Income taxes are complicated, but it is similar to the Sales tax in that you are paying the first part of your economic activity to the sovereign. I receive a wage of SB100 and pay SB1 in homage to the sovereign so I take home SB99. Sales and Income taxes avoid the levy system and allow the sovereign to have a standing order of property from the people, in the form of default tokens received from economic activity.
This brings us to property taxes. Zippy’s thesis that property tax is a tax on a potential sale doesn’t make sense to me, because it’s not economic activity. It’s a tax on the property itself, as the name implies. As I suggest above, property tax could be construed as rent for use of a portion of the sovereign land. But if that were true, everyone’s property tax bill would be identical per unit of that land. What makes property taxes confusing is that they are based on the improved value of that land–improvements which the sovereign had no hand in other than to authorize via the delegated authority to acquire property that is currency.

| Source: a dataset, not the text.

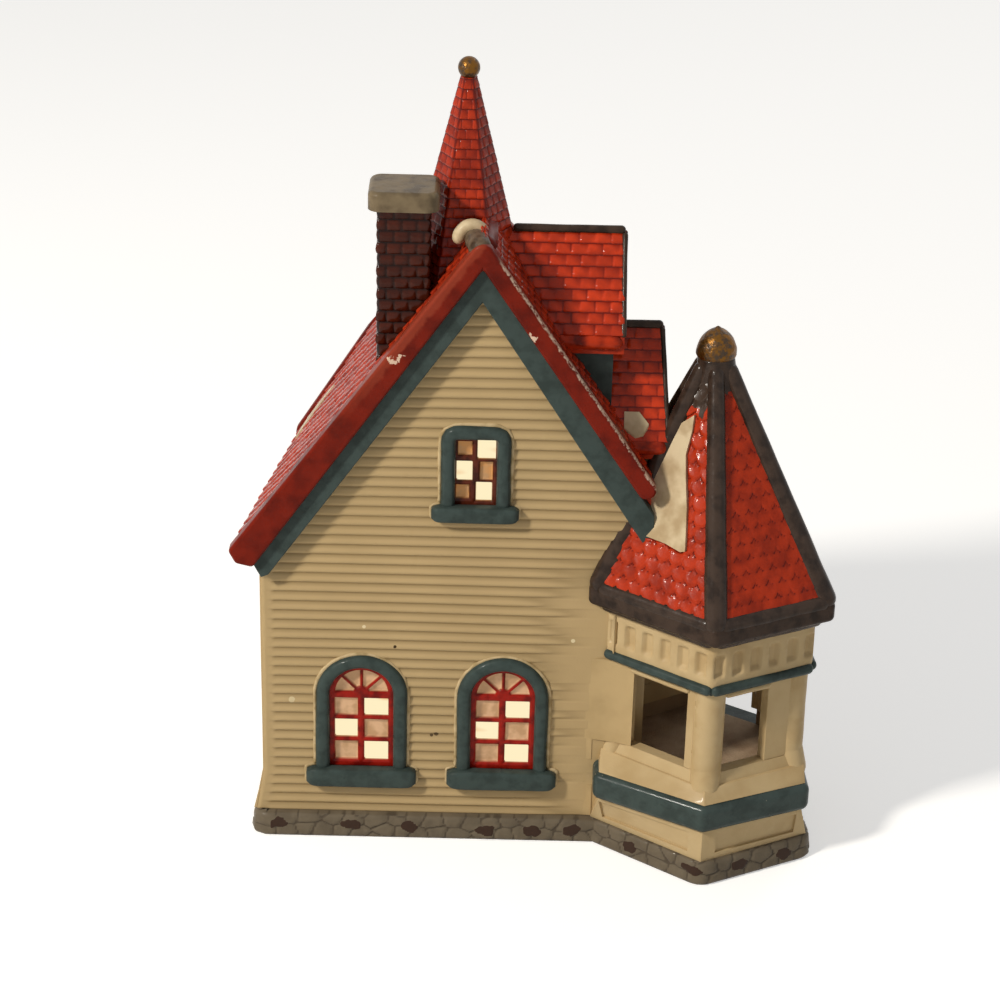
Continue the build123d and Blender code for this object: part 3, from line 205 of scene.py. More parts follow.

I would argue that the thing that makes property taxes unjust is the reliance on the improved value. It would be OK if property tax was merely a charge for use of property. This has negative economic consequences, sure, but at least if everyone had the same tax per acre then it would be intelligible and “equal”. Charging for the improved value penalizes improvements, and provides an economic disincentive. It is unjust the same way a progressive levy is unjust, because it penalizes people for the arbitrary reason of having property and not for the intelligible reason of using property.
Of course, the use of property does not automatically make a tax just, just that it does a better job of treating all subjects to the sovereign as equal in his paternal eyes. The benefit offered to the poor is taken away by the injustice done to the rich.
So, to quote the inimitable Zippy:
“Thoughts?”
AMDG
EDIT:
AHA! I feel very affirmed, I followed some links to the previous article and ended up at the Orthosphere. Zippy says in a comment there:
Again, precisely what is at issue is if it is possible for the sovereign to commit theft against his subjects (whether he labels it a “tax” or not), and under precisely what conditions.
Someone might contend that it is not — that all ownership is merely delegation of sovereign authority rather than a distinct authority in its own right under the natural law. But playing games with labels (“tax”) and declaring taxation licit is just a pointless nominalist rhetorical gambit which attempts to avoid what is at issue rather than addressing it.
My theory of currency is derivative of this: Currency represents future property, so it is a stand in for ownership until the unit of currency can be traded for a unit of real property. The delegated authority follows. Zippy is aware of this logical conclusion but did not follow it through to the currency used to acquire property. I don’t know why.
I’ll count this as a win though, it is nice to see I am not treading any new ground just discovering old ground that is so well worn as to be unrecognizable!